We also maintain surety bonds related primarily to our self-insured workers compensation claims.
These bonds are required by most states in which we are self-insured for workers’ compensation and are
placed with third-party insurance providers to insure payment of our obligations in the event we are unable
to meet our claim payment obligations up to our self-insured retention levels. These bonds do not represent
liabilities of Kroger, as we already have reserves on our books for the claims costs. Market changes may
make the surety bonds more costly and, in some instances, availability of these bonds may become more
limited, which could affect our costs of, or access to, such bonds.
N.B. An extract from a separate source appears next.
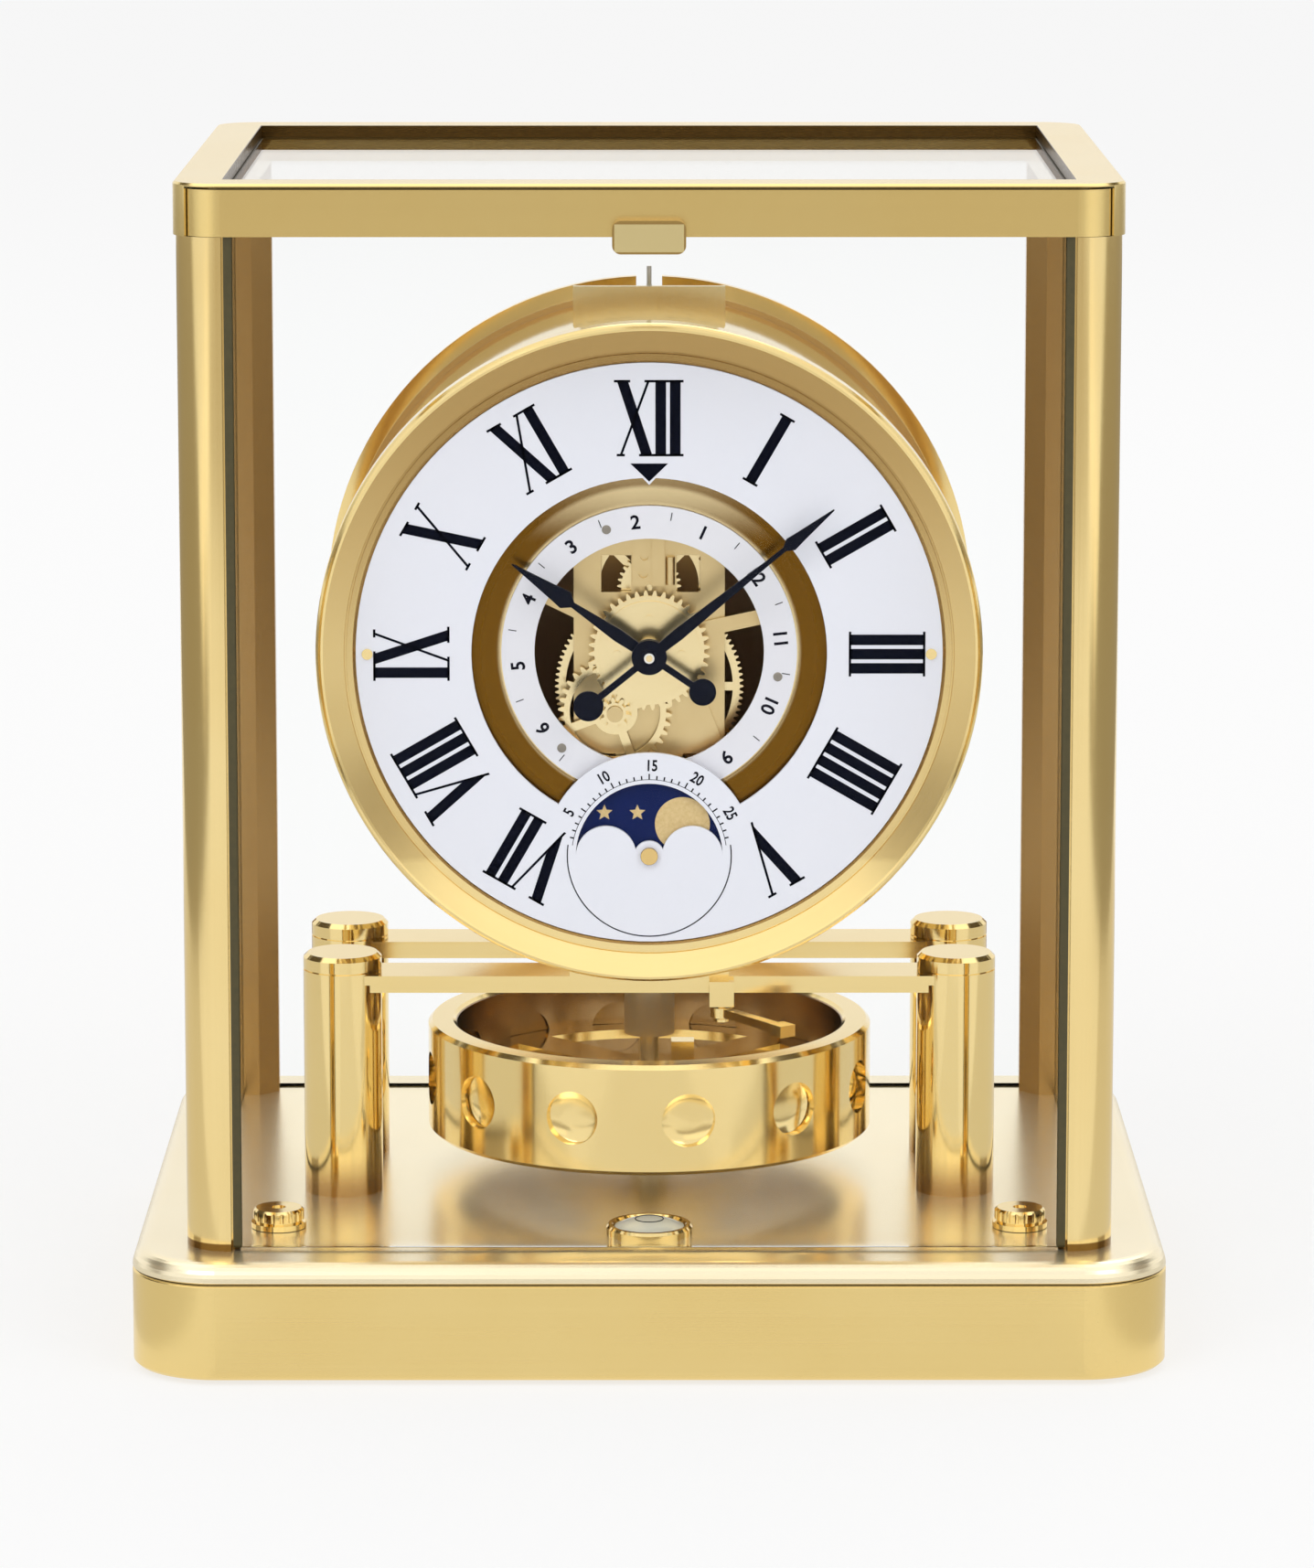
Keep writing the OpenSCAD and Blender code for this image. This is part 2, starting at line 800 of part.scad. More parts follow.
// The wheel behind the month ring: its hub runs in the seat and its flange holds the ring in place.
module month_wheel() {
    color(brass)
    union() {
        facing(bezel_back + 0.1, 1.6) ring_2d(month_r - 1.6 - run, month_in + 0.4);
        facing(bezel_back + 0.8, 0.7)
        difference() {
            gear_2d(96, 2 * (month_r + 0.4) / 96, 0);
            circle(r = month_in + 0.4);
        }
    }
}

module moon_disc() {
    color(night)
    translate([0, 0, -moon_drop])
    union() {
        facing(dial_back + 1, 0.5) circle(r = moon_disc_r);
        pin_y(0, 0, 0.8, dial_back - dial_t - 0.8, dial_back + 1);
        pin_y(0, 0, 1.6, dial_back - dial_t - 0.8, dial_back - dial_t - 0.2);
    }
}

// Hands

// Half outlines of the blades as [half width, distance from the middle].
minute_blade = [[0.9, 0], [1.15, 7], [0.45, 28], [0.42, 32], [1.3, 33.4], [1, 35.6]];
hour_blade = [[0.9, 0], [1.2, 7], [0.5, 17], [1.75, 18.6], [1.4, 21]];

module hand(y, angle, blade, length, ball_at, ball_r, bore) {
    side = concat(blade, [[0.12, length]]);
    n = len(side);
    outline = concat(side, [for (i = [n - 1:-1:0]) [-side[i][0], side[i][1]]]);
    color(ink)
    translate([0, y, dial_z])
    rotate([90, angle, 0])
    difference() {
        union() {
            cylinder(r = 3.24, h = hand_t);
            linear_extrude(height = hand_t) polygon(outline);
            translate([-0.6, -ball_at, 0]) cube([1.2, ball_at, hand_t]);
            translate([0, -ball_at, 0]) cylinder(r = ball_r, h = hand_t);
        }
        translate([0, 0, -1]) cylinder(r = bore, h = 4);
    }
}

module minute_hand() {
    hand(minute_y, minute_angle, minute_blade, minute_hand_len, 14.4, 2.8, 1.3);
}

module hour_hand() {
    hand(hour_y, hour_angle, hour_blade, hour_hand_len, 11.9, 2.5, 2.3);
}

module hand_nut() {
    color(steel)
    difference() {
        union() {
            pin_y(0, 0, 1.3, minute_y - hand_t, minute_y);
            pin_y(0, 0, 1.5, minute_y - hand_t - 0.9, minute_y - hand_t);
        }
        pin_y(0, 0, 0.6, minute_y - 4, minute_y + 1);
    }
}

// Movement

module cannon_pinion() {
    toward = heading(0, 0, minute_wheel_x, minute_wheel_z);
    color(steel)
    difference() {
        union() {
            facing(plate_front - 0.7, 1.3) gear_2d(cannon_teeth, cannon_m, toward, 0.7);
            pin_y(0, 0, 1.6, minute_y, plate_front - 0.7);
        }
        pin_y(0, 0, 0.8, minute_y - 10, plate_front + 1);
    }
}

// The arbor of the hands with its gear behind the front plate.
module centre_wheel() {
    color(brass)
    union() {
        facing(plate_front + plate_t + 1.4, 0.9) gear_2d(pair_teeth, pair_m, 90);
        pin_y(0, 0, 0.8, minute_y, plate_front + plate_t + 1.5);
        pin_y(0, 0, 0.6, minute_y - hand_t - 1.1, minute_y);
    }
}

module hour_wheel() {
    t = heading(minute_wheel_x, minute_wheel_z, 0, 0);
    color(brass)
    difference() {
        union() {
            facing(plate_front - 2.5, 0.9) gear_2d(hour_teeth, hour_m, meshed(t + 180, hour_teeth));
            facing(plate_front - 3.4, 0.4) circle(r = 9.3);
            pin_y(0, 0, 2.3, hour_y - hand_t, plate_front - 2.5);
        }
        pin_y(0, 0, 1.6 + run, minute_y - 10, plate_front + 1);
    }
    color(steel)
    for (a = [90, 186, 354])
        pin_y(6 * cos(a), 6 * sin(a), 0.7, plate_front - 4.1, plate_front - 3.8);
}

module minute_wheel() {
    t = heading(0, 0, minute_wheel_x, minute_wheel_z) + 180;
    color(brass)
    translate([minute_wheel_x, 0, minute_wheel_z])
    difference() {
        union() {
            facing(plate_front - 1, 0.7)
            difference() {
                gear_2d(minute_teeth, cannon_m, meshed(t, minute_teeth));
                crossings_2d(8.4, 4.2, 4, 1.6, 20);
            }
            facing(plate_front - 1.7, 1.9) gear_2d(minute_pinion_teeth, hour_m, t, 0.7);
        }
        pin_y(0, 0, 0.9 + run, plate_front - 5, plate_front + 1);
    }
}

module minute_stud() {
    color(steel)
    translate([minute_wheel_x, 0, minute_wheel_z])
    union() {
        pin_y(0, 0, 0.9, plate_front - 4, plate_front);
        pin_y(0, 0, 1.7, plate_front - 0.9, plate_front);
        pin_y(0, 0, 1.5, plate_front - 4.3, plate_front - 3.8);
    }
}

module arbor_holes_2d(rear) {
    if (!rear) {
        circle(r = 0.8 + run);
    }
    translate([0, idler_z]) circle(r = 0.6 + run);
    translate([0, great_z]) circle(r = 1 + run);
    translate([0, escape_z]) circle(r = 0.5 + run);
    translate([0, pallet_z]) circle(r = 0.5 + run);
}

module front_plate() {
    color(brass_light)
    facing(plate_front + plate_t, plate_t)
    difference() {
        union() {
            ring_2d(bore_r, 33.5);
            translate([-strip_w / 2, -36]) square([strip_w, 72]);
        }
        translate([-8.9, 10.4]) square([5.6, 6.9]);
        translate([5, 10.4]) square([4.5, 6.9]);
        translate([-12.2, -28]) square([6, 8]);
        translate([6.2, -28]) square([6, 8]);
        arbor_holes_2d(false);
    }
    minute_stud();
}

module rear_plate() {
    color(brass)
    facing(rear_plate_front + plate_t, plate_t)
    difference() {
        translate([-strip_w / 2, -34]) square([strip_w, 76]);
        translate([-8, -30]) square([16, 6]);
        arbor_holes_2d(true);
    }
}

module plate_posts() {
    color(brass_light)
    for (s = [-1, 1], z = [-31.5, 38])
        pin_y(s * 11.5, z, 1.7, plate_front + plate_t, rear_plate_front);
}

// Bars fixed on the front plate, seen through the dial.
module bar_2d(x0, z0, x1, z1, w) {
    translate([x0, z0])
    rotate(heading(x0, z0, x1, z1))
    translate([0, -w / 2]) square([norm([x1 - x0, z1 - z0]), w]);
}

module train_cock() {
    color(brass)
    difference() {
        union() {
            facing(plate_front, 0.7) translate([-3.1, 11.6]) square([6, 18]);
            facing(plate_front - 0.7, 0.7) translate([0.5, 11.8]) square([2.3, 17]);
        }
        pin_y(-0.9, 17.2, 0.8, plate_front - 5, plate_front + 0.1);
        pin_y(-1.1, 14, 0.9, plate_front - 5, plate_front + 0.1);
        facing(plate_front + 0.1, 5) arbor_holes_2d(false);
    }
    color(brass_light) steady_bars();
    color(steel) click_rod();
}

module steady_bars() {
    union() {
        facing(plate_front, 0.8) {
            bar_2d(8.4, 3.2, 24, 6.6, 2.8);
            bar_2d(-12.6, 6, -24, 11.6, 1.7);
        }
        facing(plate_front, 0.6) {
            translate([5, -14]) square([3, 5.6]);
            bar_2d(8.6, -7.6, 13.6, -20, 2);
        }
    }
}

module click_rod() {
    intersection() {
        translate([3.9, plate_front - 0.6, dial_z + 11.9]) cylinder(r = 0.85, h = 5.2);
        translate([3, plate_front - 5, dial_z + 11]) cube([2, 5, 8]);
    }
}

module third_wheel() {
    color(brass)
    translate([0, 0, idler_z])
    union() {
        facing(plate_front + plate_t + 1.4, 0.9) gear_2d(pair_teeth, pair_m, meshed(-90, pair_teeth));
        facing(plate_front + 4.4, 0.8)
        difference() {
            gear_2d(third_teeth, third_m, 90);
            crossings_2d(9.2, 3.2, 4, 1.5, 45);
        }
        facing(plate_front + 6.8, 1.8) gear_2d(idler_teeth, great_m, meshed(-90, idler_teeth), 0.7);
        pin_y(0, 0, 0.6, plate_front - 0.2, rear_plate_front + plate_t + 0.2);
    }
}

// The great wheel is fixed to the barrel of the mainspring.
module great_wheel() {
    color(brass)
    translate([0, 0, great_z])
    union() {
        facing(plate_front + 6.5, 1.2)
        difference() {
            gear_2d(great_teeth, great_m, 90);
            crossings_2d(15.6, 12, 6, 1.6, 0);
        }
        pin_y(0, 0, 1, plate_front - 0.2, rear_plate_front + plate_t + 0.2);
        turned(rear_plate_front - 2.2) polygon([[0, 0], [11.4, 0], [11.8, 0.4], [11.8, 10.3], [0, 10.3]]);
    }
}

module escape_wheel() {
    n = 15;
    hook = [[escape_r, 0], [5.2, 5], [5.2, 19]];
    color(brass)
    translate([0, 0, escape_z])
    union() {
        facing(plate_front + 4.8, 1.6) gear_2d(escape_teeth, third_m, meshed(-90, escape_teeth), 0.7);
        facing(plate_front + 7.8, 0.6)
        difference() {
            polygon([for (a = [0:360 / n:359], p = hook) polar(p[0], a + p[1])]);
            crossings_2d(4.4, 1.6, 4, 0.9, 45);
        }
        pin_y(0, 0, 0.5, plate_front - 0.2, rear_plate_front + plate_t + 0.2);
    }
}

// The anchor above the escape wheel rocks, and the arm behind the rear plate passes its push to the roller.
module pallet_fork() {
    color(steel)
    translate([0, 0, pallet_z])
    union() {
        facing(plate_front + 7.8, 0.6)
        union() {
            circle(r = 1.5);
            bar_2d(0, 0, 6.6, -5.5, 1.2);
            bar_2d(0, 0, -6.6, -5.5, 1.2);
            for (s = [-1, 1])
                polygon([[s * 7, -4.9], [s * 6.1, -6], [s * 5.9, -5.6], [s * 6.6, -4.7]]);
        }
        pin_y(0, 0, 0.5, plate_front - 0.2, rear_plate_front + plate_t + 1.4);
        facing(rear_plate_front + plate_t + 1.4, 0.8) {
            circle(r = 1.5);
            translate([-0.7, -8]) square([1.4, 8]);
            translate([-1.6, -8.9]) square([1, 1.6]);
            translate([0.6, -8.9]) square([1, 1.6]);
            translate([-1.6, -8]) square([3.2, 0.8]);
        }
    }
}

// The parts

base_plinth();
base_top();
foot_front_left();
foot_front_right();
foot_rear();
levelling_left();
levelling_right();
level_housing();
level_vial();
post_front_left();
post_front_right();
post_rear_left();
post_rear_right();
top_frame();
top_glass();
glass_left();
glass_right();
glass_rear();
door_glass();
door_header();
door_tab();
columns();
column_caps();
beam_front();
beam_rear();
drum_saddles();
lock_lever();
balance_ring();
balance_web();
balance_spindle();
torsion_wire();
suspension_tube();
head_block();
regulator_index();
drum_case();
drum_cover();
bellows_case();
bellows_head();
bezel();
dial_plate();
dial_screws();
month_seat();
month_ring();
month_wheel();
moon_disc();
minute_hand();
hour_hand();
hand_nut();
cannon_pinion();
centre_wheel();
hour_wheel();
minute_wheel();
front_plate();
rear_plate();
plate_posts();
train_cock();
third_wheel();
great_wheel();
escape_wheel();
pallet_fork();
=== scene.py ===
"""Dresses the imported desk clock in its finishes, prints its dial and lights it in a plain studio."""

import json
import logging
import math
from dataclasses import dataclass, field, replace
from enum import Enum
from typing import Callable, Iterable, Optional, Sequence, Union

import bmesh
import bpy
from mathutils import Matrix, Vector

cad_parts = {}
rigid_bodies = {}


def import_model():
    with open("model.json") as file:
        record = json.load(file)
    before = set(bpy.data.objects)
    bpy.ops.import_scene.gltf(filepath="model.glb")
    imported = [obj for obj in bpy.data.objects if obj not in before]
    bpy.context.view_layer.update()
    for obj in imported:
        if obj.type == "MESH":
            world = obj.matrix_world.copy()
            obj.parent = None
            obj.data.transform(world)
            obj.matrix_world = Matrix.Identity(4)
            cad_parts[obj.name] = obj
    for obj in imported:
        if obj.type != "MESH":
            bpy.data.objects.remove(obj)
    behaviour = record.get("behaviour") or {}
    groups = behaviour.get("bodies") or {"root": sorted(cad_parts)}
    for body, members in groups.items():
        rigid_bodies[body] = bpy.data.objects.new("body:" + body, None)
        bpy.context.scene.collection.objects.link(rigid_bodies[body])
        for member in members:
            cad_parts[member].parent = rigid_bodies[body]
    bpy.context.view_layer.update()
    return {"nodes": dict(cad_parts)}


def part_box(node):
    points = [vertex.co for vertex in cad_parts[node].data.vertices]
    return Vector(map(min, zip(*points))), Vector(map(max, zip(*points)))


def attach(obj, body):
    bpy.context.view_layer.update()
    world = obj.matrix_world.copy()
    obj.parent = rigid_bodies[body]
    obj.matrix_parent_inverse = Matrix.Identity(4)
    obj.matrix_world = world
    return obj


LOG = logging.getLogger("desk_clock")
MM = 0.001
DIAL_Z = 128.9 * MM
SHARP_FROM = math.radians(30)
FACE_ON = (math.radians(90), 0, 0)
Colour = tuple[float, float, float]
WHITE: Colour = (1.0, 1.0, 1.0)


class Grain(Enum):
    """The way that the polishing lines of a metal piece run."""

    ACROSS = "left to right"
    UPRIGHT = "up and down"
    LATHE = "round any upright axis"
    ROUND_DIAL = "round the axis of the dial"
    ROUND_BALANCE = "round the axis of the balance"


def joined(operation: str) -> Callable[..., "Wire"]:
    """The method of a wire that adds the Math node of an operation, with a second value where it has one."""
    def method(self: "Wire", *others: "Value") -> "Wire":
        """Adds the node and returns its result."""
        return self.bench.node("ShaderNodeMath", {"operation": operation}, dict(enumerate((self, *others))))

    return method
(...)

Although we do not believe increased
costs or decreased availability would significantly affect our ability to access these surety bonds, if this
does become an issue, we would issue letters of credit, in states where allowed, against our credit facility to
meet the state bonding requirements. This could increase our cost and decrease the funds available under
our credit facility.
We have guaranteed half of the indebtedness of two real estate entities in which we have a 50%
ownership interest. Our share of the responsibility for this indebtedness, should the entities be unable to
meet their obligations, totals approximately $7 million. Based on the covenants underlying this indebtedness
as of January 29, 2011, we believe that it is unlikely that we will be responsible for repayment of these
obligations.
We also are contingently liable for leases that have been assigned to various third parties in connection
with facility closings and dispositions. We could be required to satisfy obligations under the leases if any of
the assignees are unable to fulfill their lease obligations. Due to the wide distribution of our assignments
among third parties, and various other remedies available to us, we believe the likelihood that we will be
required to assume a material amount of these obligations is remote. We have agreed to indemnify certain
third-party logistics operators for certain expenses, including pension trust fund contribution obligations
and withdrawal liabilities.
In addition to the above, we enter into various indemnification agreements and take on indemnification
obligations in the ordinary course of business. Such arrangements include indemnities against third party
claims arising out of agreements to provide services to Kroger; indemnities related to the sale of our
securities; indemnities of directors, officers and employees in connection with the performance of their
work; and indemnities of individuals serving as fiduciaries on benefit plans. While Kroger’s aggregate
indemnification obligation could result in a material liability, we are not aware of any current matter that
could result in a material liability.